Citation for Maria Magdalena Campos-Pons
Maria Magdalena Campos Pons. Sculptor. Photographer. Artist. Storyteller. “I collect and tell the stories of forgotten people,” you once wrote. Through your work, you make these same people and stories unforgettable.
Your art is a celebration and reflection of an incredible family story. Born in La Vega, Cuba, as the descendent of Nigerians who were brought to the island and enslaved in the 19th century, you sought to understand your parents’ and grandparents’ experience from a young age: Their rituals and practices. Their traditions. Their joy, even in the face of incredible struggle and hardship. In doing so, you knew you would better understand your own place in the world.
Your work has no use for traditional chronology or space — it collapses time periods, geographical space, and connects us all to the Afro-Cuban diaspora and families like your own. Your topics are wide-ranging: The brutality of the Trans-Atlantic slave trade; the labor of Black bodies on sugar plantations; Catholic and Santería religious practices; the Cuban uprisings that would inspire revolution. You bring each to life with an urgency and connection to the challenges of our day — from the challenges of immigrants to the systemic racism still at work in America.
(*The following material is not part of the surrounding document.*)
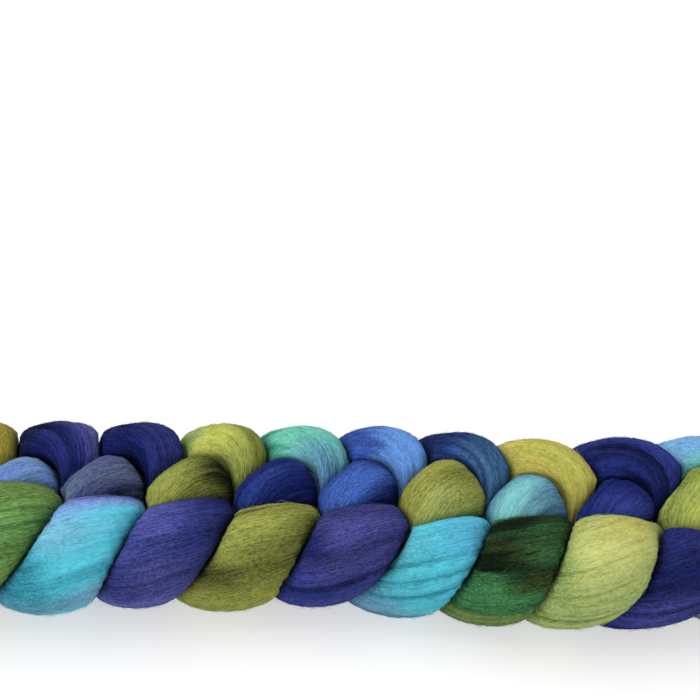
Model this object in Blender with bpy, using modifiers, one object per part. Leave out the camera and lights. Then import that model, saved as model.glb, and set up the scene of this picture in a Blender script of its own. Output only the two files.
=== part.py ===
"""A braid of combed wool top: one thick, soft strand worked into a chain and laid on a table.

Units are metres and +Z is up. The chain runs along X: it starts at the +X end, each new loop
lies further towards -X, and its row of open V shapes faces up. The origin is at the middle of
the underside. The strand is drawn as one tube that swells and thins along its route, then
fused where its turns press on each other, and cut flat where it rests on the table.
"""

import math

import bmesh
import bpy
import numpy as np

# ---------------------------------------------------------------- driving dimensions
PITCH = 0.042          # length of chain that one stitch adds
REST_DEPTH = 0.60      # height of the chain's middle line over the table, in pitches
STEP = 0.006           # spacing of the tube's rings along the strand
RELAX_PASSES = 20      # how far the strand's bends even out between the rows of the tables
SPAN_STEPS = 10        # points worked out between two rows of a table
PRESSED = 0.97         # share of its loose radius that the strand keeps between its neighbours
OWN_STRETCH = 1.15     # rings this many summed radii apart or nearer belong to one turn
CREASE_DEPTH = 0.0040  # how far the wool draws in along the line where two turns press
CREASE_WIDTH = 0.14    # half width of that crease, as a share of the strand's radius
WELD = 0.00001         # points this near each other become one
SHARP_ANGLE = math.radians(50)   # faces that meet at more than this are shaded apart
TABLE_SIZE = 1.0       # edge of the block that cuts the underside flat
CHUNK = 2000           # points of the skin worked out at a time
TUBE_BEVEL = 6         # roundness of the tube, which has 2 * TUBE_BEVEL + 4 sides
VOXEL = 0.0024         # grain at which the strand's turns are fused
SMOOTHING = 2          # smoothing passes over the fused skin
TRIANGLES = 10400      # faces left before the underside is cut flat

WOOL_COLOUR = (0.10, 0.16, 0.42, 1.0)
WOOL_ROUGHNESS = 0.85

# One stitch of the chain, in pitches: its open loop, from the far side over the head to the
# near side, and the short run on the underside that leads into the next stitch.
# Columns: place, forward along the chain, across to the far side, up, radius of the strand.
STITCH = (
    ("far_base", 0.00, 0.18, 0.00, 0.28),
    ("far_rise", -0.06, 0.42, 0.18, 0.42),
    ("far_crown", 0.16, 0.66, 0.08, 0.59),
    ("far_side", 0.66, 0.70, -0.09, 0.58),
    ("far_tuck", 1.10, 0.54, -0.04, 0.49),
    ("head_far", 1.40, 0.27, 0.12, 0.50),
    ("head_top", 1.63, -0.04, 0.17, 0.51),
    ("head_near", 1.70, -0.34, 0.00, 0.46),
    ("near_tuck", 1.42, -0.56, -0.18, 0.50),
    ("near_side", 0.95, -0.65, -0.08, 0.59),
    ("near_crown", 0.45, -0.58, 0.13, 0.58),
    ("near_rise", 0.12, -0.40, 0.08, 0.44),
    ("near_base", 0.00, -0.18, -0.08, 0.28),
    ("under_near", 0.15, -0.12, -0.26, 0.36),
    ("under_middle", 0.50, 0.00, -0.32, 0.40),
    ("under_far", 0.85, 0.12, -0.24, 0.36),
)

# The loose end that the chain starts from, tapering out on the table. Same columns, with
# forward counted from the first stitch's base.
START = (
    ("start_tip", -2.10, 0.26, -0.52, 0.10),
    ("start_taper", -1.80, 0.22, -0.46, 0.22),
    ("start_end", -1.40, 0.10, -0.36, 0.33),
    ("start_lay", -0.95, -0.02, -0.28, 0.40),
    ("start_under", -0.50, -0.02, -0.28, 0.40),
    ("start_bend", -0.15, 0.10, -0.20, 0.35),
)

# The loose end that closes the chain: up through the last loop, over its head and down to the
# table. Same columns, with forward counted from the last stitch.
FINISH = (
    ("finish_base", 1.00, 0.08, 0.00, 0.32),
    ("finish_rise", 1.22, 0.24, 0.34, 0.42),
    ("finish_over", 1.66, 0.36, 0.50, 0.46),
    ("finish_drop", 2.16, 0.34, 0.22, 0.46),
    ("finish_lay", 2.62, 0.22, -0.18, 0.42),
    ("finish_end", 3.06, 0.08, -0.34, 0.34),
    ("finish_taper", 3.46, 0.00, -0.46, 0.22),
    ("finish_tip", 3.76, -0.02, -0.52, 0.10),
)

# How the stitches differ, from the starting end: chain that each one takes and its sideways
# sway, in pitches, the fullness of its far leg, head and near leg, and how far its near leg is
# pushed along the chain and up, in pitches.
# Columns: advance, sway, far, head, near, pushed, lifted.
UNEVENNESS = (
    (1.00, 0.04, 1.00, 1.00, 1.00, 0.10, 0.00),
    (0.98, 0.04, 0.99, 1.08, 0.94, 0.14, 0.02),
    (1.02, 0.05, 1.02, 0.92, 0.85, 0.42, 0.03),
    (1.02, -0.01, 1.05, 0.93, 0.94, 0.35, 0.14),
    (1.02, -0.10, 0.99, 1.09, 0.99, 0.08, 0.05),
    (0.95, 0.00, 0.99, 0.98, 0.92, 0.01, 0.01),
    (0.95, 0.07, 1.01, 1.00, 0.86, 0.07, 0.14),
    (1.02, 0.04, 0.98, 1.05, 0.94, 0.07, 0.08),
    (1.01, 0.04, 1.00, 1.06, 0.95, 0.03, 0.12),
    (1.00, 0.00, 1.06, 0.99, 1.04, 0.05, 0.11),
    (1.00, -0.03, 1.06, 0.96, 1.07, 0.02, 0.24),
    (0.98, -0.02, 0.99, 0.97, 1.02, 0.00, 0.12),
)
FULLNESS_COLUMN = {"far": 2, "head": 3, "near": 4}
NEAR_LEG = ("near_tuck", "near_side", "near_crown", "near_rise")


def strand_rows():
    """List every row of the strand's route: stitch counted along the chain, across, up, radius."""
    rows = [row[1:] for row in START]
    for number, stitch in enumerate(UNEVENNESS):
        for place, forward, across, up, radius in STITCH:
            column = FULLNESS_COLUMN.get(place.split("_")[0])
            fullness = stitch[column] if column else 1.0
            pushed, lifted = stitch[5:] if place in NEAR_LEG else (0.0, 0.0)
            rows.append((number + forward + pushed, across, up + lifted, radius * fullness))
    last = len(UNEVENNESS) - 1
    rows += [(last + forward, across, up, radius) for _, forward, across, up, radius in FINISH]
    return np.array(rows)


def spline(rows):
    """Run a smooth curve through the rows, Catmull-Rom between each pair of them."""
    guard = np.vstack([2 * rows[0] - rows[1], rows, 2 * rows[-1] - rows[-2]])
    part = np.linspace(0.0, 1.0, SPAN_STEPS, endpoint=False)[None, :, None]
    before, here, after, beyond = [guard[k:k + len(rows) - 1, None, :] for k in range(4)]
    curve = 0.5 * (2 * here + (after - before) * part
                   + (2 * before - 5 * here + 4 * after - beyond) * part ** 2
                   + (3 * here - before - 3 * after + beyond) * part ** 3)
    return np.vstack([curve.reshape(-1, rows.shape[1]), rows[-1:]])


def relaxed(curve):
    """Even out a curve's bends: each pass moves a point half way to the middle of its neighbours."""
    for _ in range(RELAX_PASSES):
        curve[1:-1] = (curve[:-2] + 2 * curve[1:-1] + curve[2:]) / 4
    return curve


def centred(places, radius):
    """Shift places along one axis so that the rings' span has its middle at zero."""
    return places - ((places + radius).max() + (places - radius).min()) / 2


def strand_route():
    """Return the strand's rings, STEP apart, as rows of x, y, z and radius in metres."""
    curve = relaxed(spline(strand_rows()))
    stitches = np.arange(len(UNEVENNESS) + 1)
    reach = np.concatenate([[0.0], np.cumsum([row[0] for row in UNEVENNESS])])
    sway = [row[1] for row in UNEVENNESS]
    count = curve[:, 0]
    inside = np.interp(count, stitches, reach)
    forward = inside + np.minimum(count, 0.0) + np.maximum(count - stitches[-1], 0.0)
    across = curve[:, 1] + np.interp(count, stitches[:-1], sway)
    radius = curve[:, 3] * PITCH * PRESSED
    x = centred(-forward * PITCH, radius)
    y = centred(across * PITCH, radius)
    z = (curve[:, 2] + REST_DEPTH) * PITCH
    places = np.stack([x, y, z, radius], axis=1)
    gaps = np.linalg.norm(np.diff(places[:, :3], axis=0), axis=1)
    run = np.concatenate([[0.0], np.cumsum(gaps)])
    marks = np.linspace(0.0, run[-1], round(run[-1] / STEP) + 1)
    return np.stack([np.interp(marks, run, places[:, axis]) for axis in range(4)], axis=1)


def wool_material():
    """Make the dyed wool's material."""
    material = bpy.data.materials.new("dyed_wool")
    material.use_nodes = True
    shader = material.node_tree.nodes["Principled BSDF"]
    shader.inputs["Base Color"].default_value = WOOL_COLOUR
    shader.inputs["Roughness"].default_value = WOOL_ROUGHNESS
    shader.inputs["Metallic"].default_value = 0.0
    material.diffuse_color = WOOL_COLOUR
    return material


def strand_curve(collection):
    """Draw the strand as a round curve whose thickness follows the route."""
    route = strand_route()
    curve = bpy.data.curves.new("strand", "CURVE")
    curve.dimensions = "3D"
    curve.bevel_depth = 1.0
    curve.bevel_resolution = TUBE_BEVEL
    curve.use_fill_caps = True
    line = curve.splines.new("POLY")
    line.points.add(len(route) - 1)
    weights = np.ones((len(route), 1))
    line.points.foreach_set("co", np.hstack([route[:, :3], weights]).ravel())
    line.points.foreach_set("radius", route[:, 3])
    strand = bpy.data.objects.new("strand", curve)
    collection.objects.link(strand)
    return strand


def evaluated_mesh(thing):
    """Return a new mesh of an object as its modifiers leave it."""
    depsgraph = bpy.context.evaluated_depsgraph_get()
    depsgraph.update()
    return bpy.data.meshes.new_from_object(thing.evaluated_get(depsgraph), depsgraph=depsgraph)


def keep_outer_shell(mesh):
    """Delete the small hollows that fusing leaves between turns: all but the largest shell."""
    body = bmesh.new()
    body.from_mesh(mesh)
    waiting = set(body.verts)
    shells = []
    while waiting:
        front = [waiting.pop()]
        shell = list(front)
        while front:
            vertex = front.pop()
            for edge in vertex.link_edges:
                other = edge.other_vert(vertex)
                if other in waiting:
                    waiting.remove(other)
                    front.append(other)
                    shell.append(other)
        shells.append(shell)
    shells.sort(key=len)
    hollow = [vertex for shell in shells[:-1] for vertex in shell]
    bmesh.ops.delete(body, geom=hollow, context="VERTS")
    body.to_mesh(mesh)
    body.free()


def towards(points, centres):
    """Return the unit vectors from points to centres."""
    way = centres - points
    return way / np.linalg.norm(way, axis=1)[:, None]


def draw_in_creases(mesh):
    """Draw the skin in where two turns of the strand press on each other.

    A point's share of a ring is its distance over the ring's radius. The crease lies where the
    nearest ring and the nearest one of another turn have equal shares, and fades away from it.
    On the crease a point moves in between the two turns, and beside it towards its own.
    """
    route = strand_route()
    centres, radii = route[:, :3], route[:, 3]
    arc = np.arange(len(route)) * STEP
    flat = np.empty(3 * len(mesh.vertices))
    mesh.vertices.foreach_get("co", flat)
    points = flat.reshape(-1, 3)
    for start in range(0, len(points), CHUNK):
        part = points[start:start + CHUNK]
        share = np.linalg.norm(part[:, None] - centres[None], axis=2) / radii
        nearest = share.argmin(axis=1)
        own = np.abs(arc[nearest, None] - arc) < OWN_STRETCH * (radii[nearest, None] + radii)
        others = np.where(own, np.inf, share)
        other = others.argmin(axis=1)
        lead = others.min(axis=1) - share.min(axis=1)
        crease = np.exp(-(lead / CREASE_WIDTH) ** 2)[:, None]
        inward = towards(part, centres[nearest]) + crease * towards(part, centres[other])
        part += inward * crease * CREASE_DEPTH
    mesh.vertices.foreach_set("co", points.ravel())


def fuse_strand(strand, collection):
    """Fuse the strand's turns into one closed skin and thin out its faces."""
    mesh = evaluated_mesh(strand)
    body = bmesh.new()
    body.from_mesh(mesh)
    bmesh.ops.remove_doubles(body, verts=body.verts, dist=WELD)
    body.to_mesh(mesh)
    body.free()
    braid = bpy.data.objects.new("braid", mesh)
    braid.matrix_world = strand.matrix_world
    collection.objects.link(braid)
    bpy.data.objects.remove(strand)

    fusing = braid.modifiers.new("fuse", "REMESH")
    fusing.mode = "VOXEL"
    fusing.voxel_size = VOXEL
    skin = evaluated_mesh(braid)
    keep_outer_shell(skin)
    draw_in_creases(skin)
    braid.modifiers.clear()
    braid.data = skin

    softening = braid.modifiers.new("soften", "SMOOTH")
    softening.iterations = SMOOTHING
    triangles = sum(len(face.vertices) - 2 for face in skin.polygons)
    thinning = braid.modifiers.new("thin", "DECIMATE")
    thinning.ratio = TRIANGLES / triangles
    return braid


def flatten_underside(braid, cutters):
    """Cut the braid flat where it rests, so that it stands on the table at z = 0."""
    bpy.ops.mesh.primitive_cube_add(size=TABLE_SIZE, location=(0.0, 0.0, -TABLE_SIZE / 2))
    table = bpy.context.object
    table.name = "table_cut"
    table.hide_render = True
    table.display_type = "WIRE"
    for owner in list(table.users_collection):
        owner.objects.unlink(table)
    cutters.objects.link(table)
    cut = braid.modifiers.new("rest", "BOOLEAN")
    cut.operation = "DIFFERENCE"
    cut.object = table


def main():
    """Build the braid."""
    for thing in list(bpy.data.objects):
        bpy.data.objects.remove(thing, do_unlink=True)
    collection = bpy.data.collections.new("wool_roving_braid")
    cutters = bpy.data.collections.new("cutters")
    for group in (collection, cutters):
        bpy.context.scene.collection.children.link(group)
    braid = fuse_strand(strand_curve(collection), collection)
    flatten_underside(braid, cutters)
    braid.data.materials.clear()
    braid.data.materials.append(wool_material())
    braid.data.shade_smooth()
    braid.data.set_sharp_from_angle(angle=SHARP_ANGLE)


main()
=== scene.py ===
"""Looks of a chained braid of hand-dyed combed wool.

One thick strand of loose, parallel fibres is worked into a chain and laid on a table. The
script models the strand as a closed skin carried along its route: each turn is pressed flat
against its neighbours, its locks part in long grooves that run with the fibres, and short
stray fibres stand on it. Units are metres, +Z is up, and the chain grows towards -X.
"""

from __future__ import annotations

import logging
import math
from dataclasses import dataclass, field
from enum import Enum

import bpy
import numpy as np
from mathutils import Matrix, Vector


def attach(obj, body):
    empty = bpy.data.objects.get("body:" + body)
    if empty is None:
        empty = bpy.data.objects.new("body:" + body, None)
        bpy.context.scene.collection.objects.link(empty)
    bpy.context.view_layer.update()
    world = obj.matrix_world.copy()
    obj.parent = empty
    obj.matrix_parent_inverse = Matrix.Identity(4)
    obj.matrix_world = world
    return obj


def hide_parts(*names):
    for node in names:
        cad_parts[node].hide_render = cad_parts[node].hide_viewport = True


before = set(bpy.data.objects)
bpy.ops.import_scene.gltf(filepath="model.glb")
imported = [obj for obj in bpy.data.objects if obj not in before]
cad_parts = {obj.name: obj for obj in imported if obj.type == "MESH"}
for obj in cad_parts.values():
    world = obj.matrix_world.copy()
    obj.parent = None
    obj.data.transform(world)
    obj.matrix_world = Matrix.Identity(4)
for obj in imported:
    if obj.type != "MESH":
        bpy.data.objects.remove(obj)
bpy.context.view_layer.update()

LOG = logging.getLogger("braid")
MILLIMETRE = 0.001
NO_LENGTH = 1e-12      # keeps a direction's length off zero where it is divided by
WHITE = (1.0, 1.0, 1.0, 1.0)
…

Your art has made a global impact in some of the most well-known and prestigious institutions in the world — gracing the halls of MoMA, the Venice Biennale, the Smithsonian, the Art Institute of Chicago, and so many more.
Yet your impact reaches far beyond what is found in any museum. Your projects and organizations bring artists and women of color together — in your native Cuba and far beyond: from Intermittent Rivers in Matanzas, Cuba, where you have brought together generations of Cuban artists with international colleagues; to When We Gather, a powerful project celebrating the women who have played an elemental role in the progress of the United States; to the Engine for Art Democracy and Justice at Vanderbilt, where you teach — launched in the wake of 2020’s long-overdue call for social justice.
Maria Magdalena Campos Pons — for your brilliant and thought-provoking work; for your gift in making the past come alive; for your ability to make us see ourselves in the stories you tell — it is our honor to present you with this 2023 Barnard Medal of Distinction. Congratulations.